[START Data section]

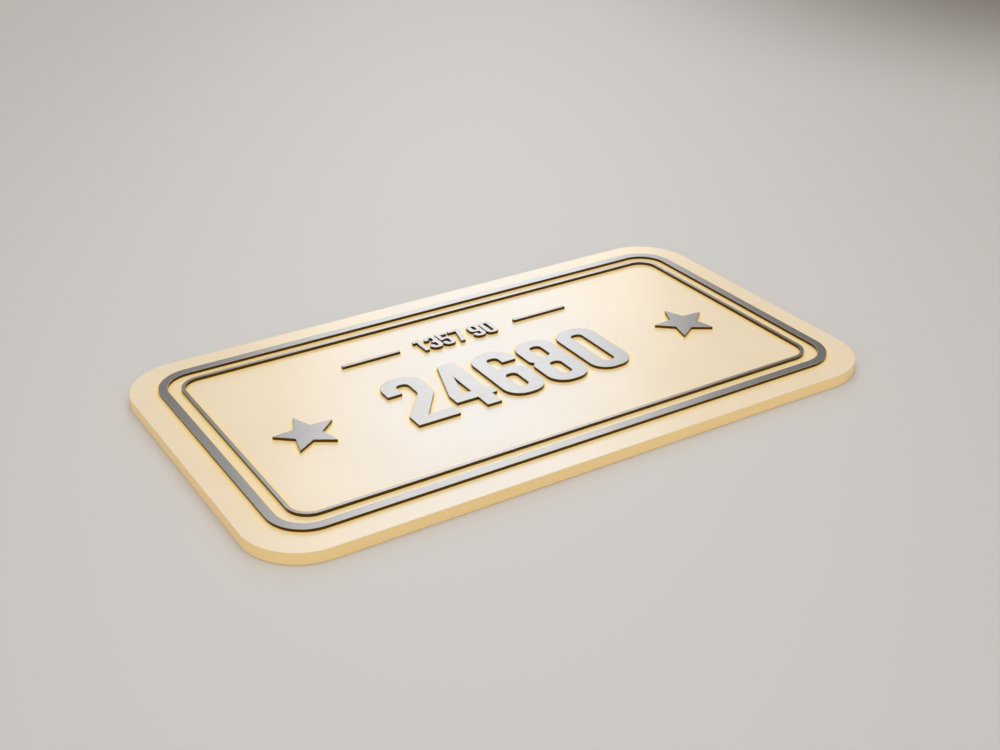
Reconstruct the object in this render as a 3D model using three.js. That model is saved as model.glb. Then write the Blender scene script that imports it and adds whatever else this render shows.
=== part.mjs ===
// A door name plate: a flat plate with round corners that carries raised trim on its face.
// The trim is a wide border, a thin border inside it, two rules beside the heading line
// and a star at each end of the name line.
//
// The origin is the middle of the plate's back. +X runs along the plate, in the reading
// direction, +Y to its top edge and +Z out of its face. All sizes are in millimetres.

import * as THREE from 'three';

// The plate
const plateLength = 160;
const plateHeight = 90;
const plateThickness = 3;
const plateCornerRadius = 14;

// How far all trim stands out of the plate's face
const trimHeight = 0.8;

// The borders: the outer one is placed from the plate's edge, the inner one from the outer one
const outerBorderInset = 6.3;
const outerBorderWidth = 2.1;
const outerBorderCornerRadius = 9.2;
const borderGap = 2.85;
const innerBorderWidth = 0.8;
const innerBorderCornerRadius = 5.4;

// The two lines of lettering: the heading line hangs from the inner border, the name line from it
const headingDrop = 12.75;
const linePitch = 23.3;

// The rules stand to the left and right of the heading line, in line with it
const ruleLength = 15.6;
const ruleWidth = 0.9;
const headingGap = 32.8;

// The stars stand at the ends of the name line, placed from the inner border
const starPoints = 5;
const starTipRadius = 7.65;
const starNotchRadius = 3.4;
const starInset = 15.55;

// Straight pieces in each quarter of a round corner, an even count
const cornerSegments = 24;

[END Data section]

Work to be completed
Take the lines above and print them exactly.

Full response
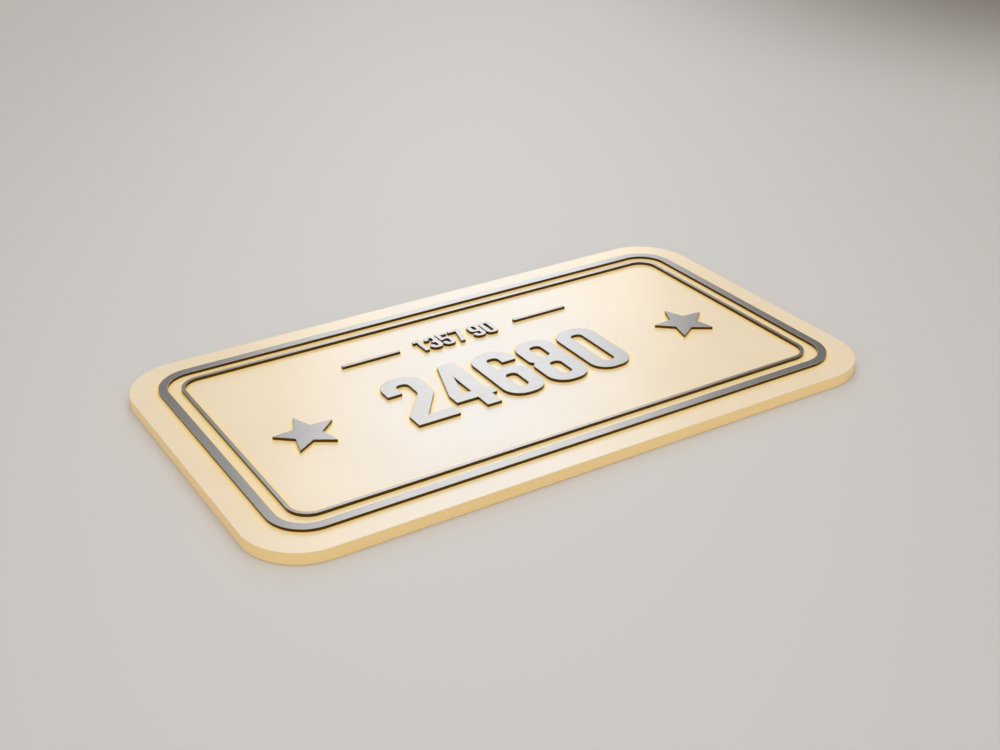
Reconstruct the object in this render as a 3D model using three.js. That model is saved as model.glb. Then write the Blender scene script that imports it and adds whatever else this render shows.
=== part.mjs ===
// A door name plate: a flat plate with round corners that carries raised trim on its face.
// The trim is a wide border, a thin border inside it, two rules beside the heading line
// and a star at each end of the name line.
//
// The origin is the middle of the plate's back. +X runs along the plate, in the reading
// direction, +Y to its top edge and +Z out of its face. All sizes are in millimetres.

import * as THREE from 'three';

// The plate
const plateLength = 160;
const plateHeight = 90;
const plateThickness = 3;
const plateCornerRadius = 14;

// How far all trim stands out of the plate's face
const trimHeight = 0.8;

// The borders: the outer one is placed from the plate's edge, the inner one from the outer one
const outerBorderInset = 6.3;
const outerBorderWidth = 2.1;
const outerBorderCornerRadius = 9.2;
const borderGap = 2.85;
const innerBorderWidth = 0.8;
const innerBorderCornerRadius = 5.4;

// The two lines of lettering: the heading line hangs from the inner border, the name line from it
const headingDrop = 12.75;
const linePitch = 23.3;

// The rules stand to the left and right of the heading line, in line with it
const ruleLength = 15.6;
const ruleWidth = 0.9;
const headingGap = 32.8;

// The stars stand at the ends of the name line, placed from the inner border
const starPoints = 5;
const starTipRadius = 7.65;
const starNotchRadius = 3.4;
const starInset = 15.55;

// Straight pieces in each quarter of a round corner, an even count
const cornerSegments = 24;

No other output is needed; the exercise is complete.